DG

Project lazerChair Machine Learning Experiments

From this page, you can download the files necessary to replicate a machine learning (ML) experiment that attempted to create a word-level machine translation quality estimation model, as part of Devin Gilbert's doctoral dissertation at Kent State University. Much of the script was developed by Dr. Michael Carl, and Devin Gilbert wrote functions to generate features from already existing features in the training/test data table (feature engineering functions are context_generator(), context_aggregator(), and generate_features_from_features()) as well as functions to cross-validate the different ML methods with different training/test samples (NB_loop(), RF_loop(), and SVM_loop()). The script does not provide an exact replication of everything that was attempted but rather provides the base code from which our results could be replicated

The Jupyter Notebook Script ("lazerChair_featureGeneration_MLtesting.ipynb") contains all the Python code needed to replicate our machine learning experiments and also includes a description of all available features in training/test data.
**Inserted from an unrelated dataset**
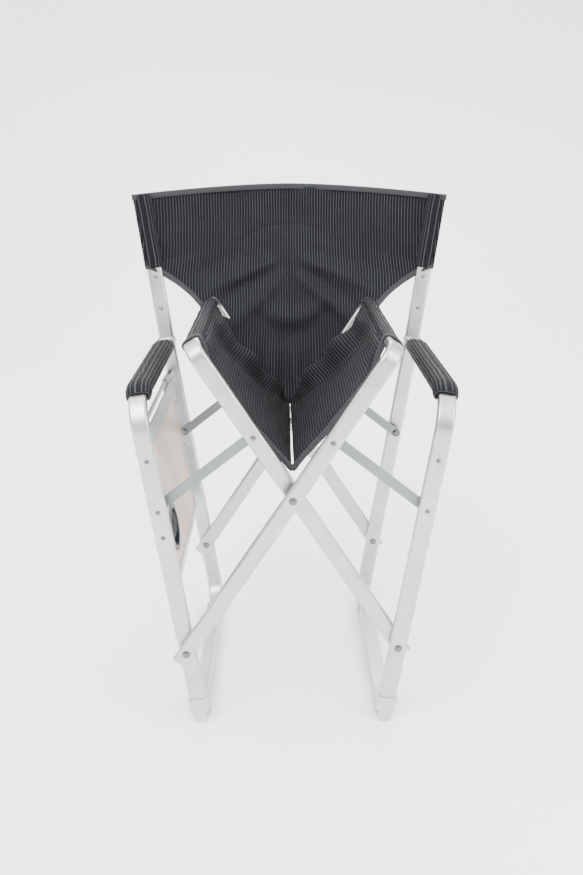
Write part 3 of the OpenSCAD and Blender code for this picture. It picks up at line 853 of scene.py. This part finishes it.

The Results Documentation is an Excel sheet ("lazerCHair_ML_results_and_documentation.xlsx") containing descriptions of the method used to generate labels for both training/test sets, descriptions of all ML configurations run, and a table of precision and recall results for combinations of ML configurations and training/test sets. Training and test data 1 ("LS14_Training_Set.csv") contains the first set of training/test data. Training and test data 2 ("LS14_Training_Set_DG.csv") contains the second set of training/test data.

These ML experiments are described in Section 2 of Chapter 4 of Devin Gilbert's dissertation. Reference information is yet to come since the dissertation hasn't quite been published yet.